Caves of the Moon
jeno passes along this excerpt from New Scientist:
"A deep hole on the moon that could open into a vast underground tunnel has been found for the first time. The discovery strengthens evidence for subsurface, lava-carved channels that could shield future human colonists from space radiation and other hazards. ... The hole measures 65 meters across, and based on images taken at a variety of sun angles, the hole is thought to extend down at least 80 meters. It sits in the middle of a rille, suggesting the hole leads into a lava tube as wide as 370 meters across."
The moon is a harsh mistress...
3.5 billion years into existence and we've finally hit the first plot point.
That's no moon! It's a space station.
That hole is probably where it fires its main weapon from.
This is R. Daneel Olivaw's hideout
Given the moon's lesser gravity, you should be able to jump right over the lava.
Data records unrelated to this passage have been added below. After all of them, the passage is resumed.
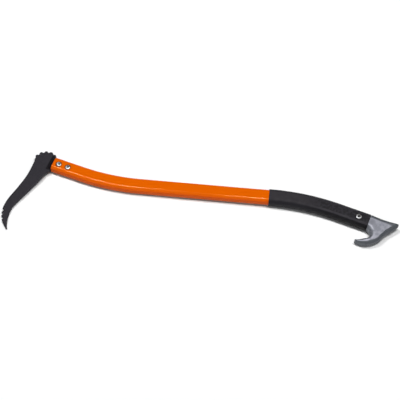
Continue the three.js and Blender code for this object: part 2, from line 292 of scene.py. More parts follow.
def applied(piece):
    """Bakes a piece's modifiers into its mesh."""
    bpy.context.view_layer.update()
    seen_piece = piece.evaluated_get(bpy.context.evaluated_depsgraph_get())
    mesh = bpy.data.meshes.new_from_object(seen_piece)
    old = piece.data
    piece.modifiers.clear()
    piece.data = mesh
    bpy.data.meshes.remove(old)


def even_shading(piece):
    """Lets large flat faces keep their own direction where they meet a rounded corner."""
    weigh = piece.modifiers.new("even_shading", "WEIGHTED_NORMAL")
    weigh.keep_sharp = True
    applied(piece)


print("edges of more than", round(math.degrees(smooth_angle)), "degrees stay sharp")

# %% [markdown]
# ## The handle's line
# A Bezier curve could hold the handle's line, but its bends wouldn't be true arcs, as a tube
# bender makes them. So the handle is walked from its head end: straight, bent to the left,
# straight, bent to the right, straight, with one radius for both bends. The walk gives a matrix
# for any distance along the handle, whose x axis runs along the tube: pins, head and guard use it
# too.

# %% Walk along the handle
head_run, middle_run, grip_run = 68, 290, 70
head_bend = math.radians(15.7)
grip_bend = math.radians(16.9)
bend_radius = 500
handle_runs = [
    (head_run, 0),
    (bend_radius * head_bend, head_bend),
    (middle_run, 0),
    (bend_radius * grip_bend, -grip_bend),
    (grip_run, 0),
]
handle_length = sum(length for length, turn in handle_runs)
along_z = Vector((0, 0, 1))


def bend_centre(turn):
    """Centre of a bend, seen from where the tube enters it."""
    return Vector((0, math.copysign(bend_radius, turn), 0))


def handle_place(distance):
    """Place and direction of the handle at a distance from its head end."""
    place = Matrix.Rotation(-head_bend, 4, "Z")
    for length, turn in handle_runs:
        run = min(distance, length)
        distance -= run
        if turn:
            centre = Matrix.Translation(bend_centre(turn))
            bent = Matrix.Rotation(turn * run / length, 4, "Z")
            place = place @ centre @ bent @ centre.inverted()
        else:
            place = place @ Matrix.Translation((run, 0, 0))
    return place


print("handle length", round(handle_length, 1), "mm")

# %% [markdown]
# ## An oval section
# The tube, its sleeve, the head's tang and the guard's spigot all have the same kind of section: a
# rectangle with large round corners. It could be drawn point by point, but a stretched cube whose
# four long edges are bevelled has exactly that section. Only its end face is kept, ready to be
# pulled along.


# %% Oval face
def oval_face(width, thickness, corner):
    """A bmesh with one oval face, square to x."""
    bm = bmesh.new()
    bmesh.ops.create_cube(bm, size=1)
    bmesh.ops.scale(bm, vec=(1, width, thickness), verts=bm.verts)
    long_edges = [e for e in bm.edges if abs(e.verts[0].co.x - e.verts[1].co.x) > 0.5]
    bmesh.ops.bevel(
        bm, geom=long_edges, offset=corner, segments=10, profile=0.5, affect="EDGES", material=-1
    )
    bm.normal_update()
    others = [f for f in bm.faces if f.normal.x < 0.9]
    bmesh.ops.delete(bm, geom=others, context="FACES")
    bmesh.ops.translate(bm, vec=(-0.5, 0, 0), verts=bm.verts)
    return bm


tube_width, tube_thickness, tube_corner = 32, 23, 9
trial = oval_face(tube_width, tube_thickness, tube_corner)
print("oval of", [round(v, 2) for v in box_of(trial)[1]], "with", len(trial.verts), "corners")
trial.free()

# %% [markdown]
# ## Bending a tube
# A curve with a bevel could draw the whole tube at once, but without a wall or true arcs. So the
# oval face is extruded along the straight runs and spun round each bend's centre, which is what a
# bender does to the real tube. Then both end faces go, and the skin gets its wall inwards.

# %% Pull a section along the handle
steps_per_degree = 1.5


def faces_of(geometry):
    """The faces among what an operator has made."""
    return [g for g in geometry if isinstance(g, bmesh.types.BMFace)]


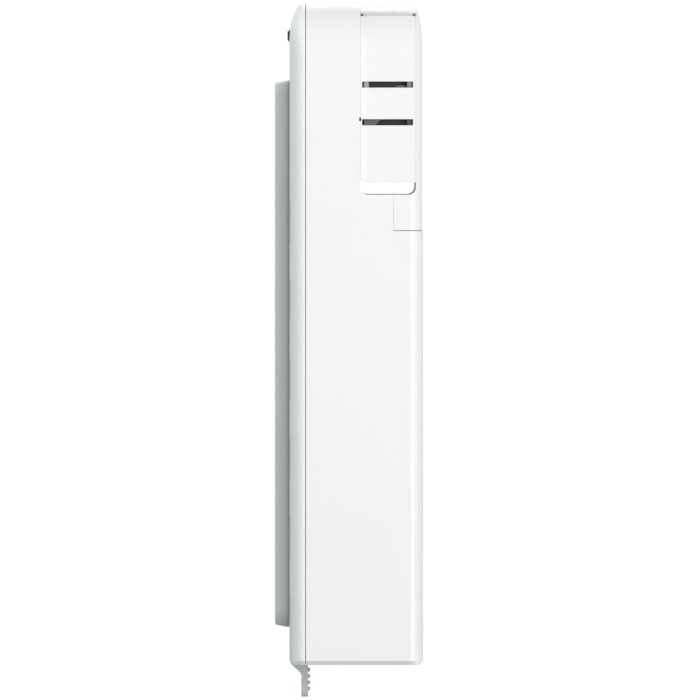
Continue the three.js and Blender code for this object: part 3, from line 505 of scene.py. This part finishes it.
def lever_plastic():
    finish = Finish("lever_plastic", (211, 217, 217), 0.48)
    finish.mottle(25, 0.3, (202, 208, 209))
    finish.hollow_shade(4, 0.3, (110, 114, 114))
    finish.wear(0.8, 0.3, (222, 226, 226))
    finish.rough_patches(8, 0.08)
    finish.bump(finish.noise(0.6, 3.0), 0.03)
    return finish.done(IOR=1.46)


def knob_plastic():
    """The isolator's knob, a middle grey that shows behind the upper louvre."""
    finish = Finish("knob_plastic", (128, 132, 133), 0.45)
    finish.mottle(10, 0.3, (118, 122, 123))
    finish.wear(0.8, 0.3, (156, 160, 160))
    finish.rough_patches(6, 0.06)
    finish.bump(finish.noise(0.6, 3.0), 0.03)
    return finish.done(IOR=1.46)


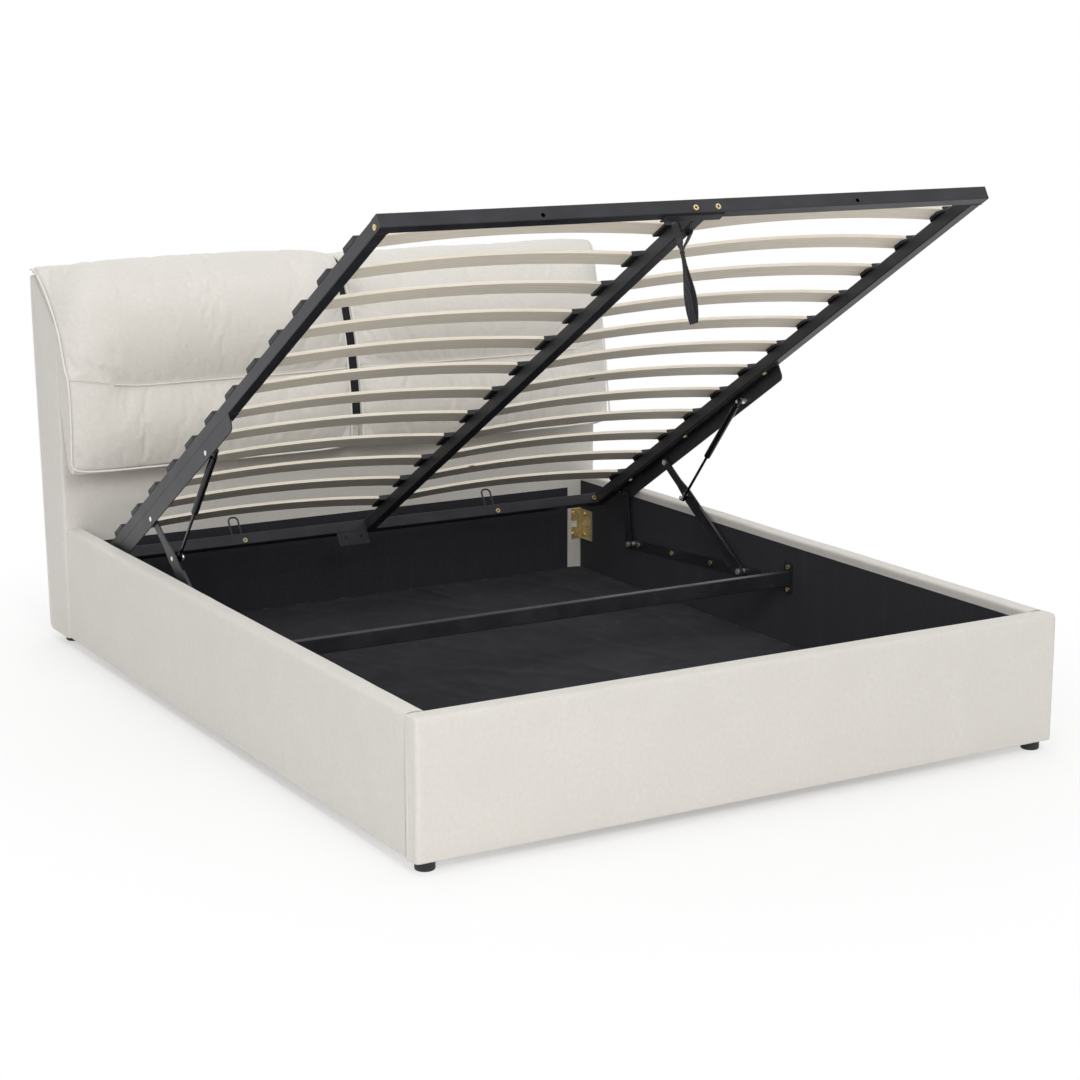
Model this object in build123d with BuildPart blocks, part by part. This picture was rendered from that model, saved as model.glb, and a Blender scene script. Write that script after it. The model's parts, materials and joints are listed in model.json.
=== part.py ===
"""Upholstered storage bed with a lifting slatted base, shown with the base raised.

Millimetres. +Z is up, the headboard stands at +Y and the foot end at -Y, +X is the right
side seen from the foot. The origin is the middle of the footprint on the floor.
"""
import os
from math import atan2, cos, degrees, hypot, radians, sin

from build123d import *

os.makedirs("parts", exist_ok=True)

# Driving sizes of the box
overall_width = 1690.0
side_wall = 45.0
footboard_wall = 50.0
interior_length = 2025.0
rail_top = 332.0
foot_height = 24.0
padding = 18.0
top_padding = 14.0
fabric = 2.0
lining = 2.0
lining_drop = 23.0
outer_round = 12.0
inner_round = 9.0
hem_round = 5.0

# Driving sizes of the headboard
headboard_overhang = 5.0
headboard_depth = 147.0
headboard_rake = 53.0
headboard_top = 1010.0
shoulder_drop = 125.0
crest_depth = 36.0
headboard_padding = 12.0
headboard_round = 14.0
headboard_lining_inset = 47.0
headboard_lining_drop = 42.0

# Driving sizes of the storage floor
floor_underside = 28.0
floor_board = 6.0
floor_groove = 8.0
groove_play = 0.2
bearer_width = 60.0
bearer_thickness = 16.0
batten_width = 45.0
batten_count = 3

# Driving sizes of the lid, the lifting frame that carries the slats
lid_tilt = 31.2
lid_side_clearance = 10.0
lid_end_clearance = 20.0
tube_width = 30.0
tube_height = 32.0
tube_wall = 2.0
tube_round = 2.5
lid_corner_back = 141.5
lid_corner_drop = 75.5

# Driving sizes of the slats and their holders
slat_count = 12
slat_width = 53.0
slat_thickness = 8.0
slat_rise = 20.0
first_slat_inset = 158.0
last_slat_inset = 152.0
slat_seat = 3.0
slat_end_gap = 6.0
holder_length = 57.6
holder_tab = 11.0
holder_height = 14.0
holder_edge = 2.5
spine_holder_overhang = 15.0
holder_play = 0.3

# Driving sizes of the lift mechanism
rear_pivot_back = 308.0
rear_pivot_drop = 164.5
front_pivot_back = 874.5
front_pivot_drop = 133.5
lid_rear_pivot = 154.5
lid_front_pivot = 405.0
lid_pivot_drop = 24.0
strut_on_arm = 302.0
strut_on_lid = 852.0
plate = 3.0
link_plate = 4.0
link_width = 26.0
pin_radius = 4.0
pin_play = 0.05
flange_gap = 3.5
side_play = 0.5
open_gap = 0.3
pin_head_radius = 8.0
pin_head = 4.0

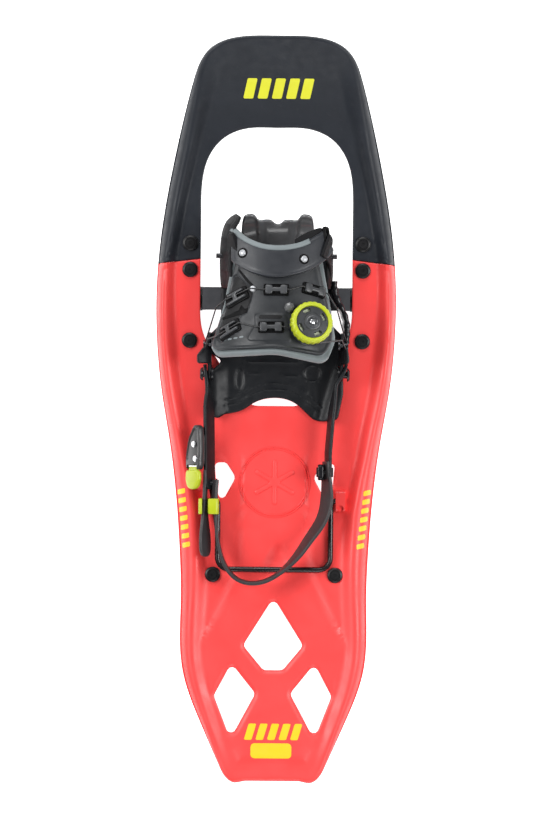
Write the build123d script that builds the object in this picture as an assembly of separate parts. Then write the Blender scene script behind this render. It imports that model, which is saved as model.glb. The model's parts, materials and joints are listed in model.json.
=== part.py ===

That's right folks, this going to be one great big real-life Mario Brothers game!
I've abandoned my search for truth; now I'm just looking for some useful delusions.
The moon isn't like a truck - it's a series of tubes.
The moon is made out of Swiss cheese...
For justice, we must go to Don Corleone
Sure but the same could happen to your home. Events of that type are pretty rare and hell, if something can smash through solid rock it'll probably smash through the ceiling of your surface moonbase too.
Justice is the sheep getting arrested while an impartial judge declares the vote void.
These are almost certainly "sinkholes" into lava tubes, where lava runs out the center of a partially frozen lava flow. (Apollo 15 showed pretty clearly that at least the Hadley Rill was a collapsed lava tube.) There are lava tubes you can visit on the big island of Hawaii.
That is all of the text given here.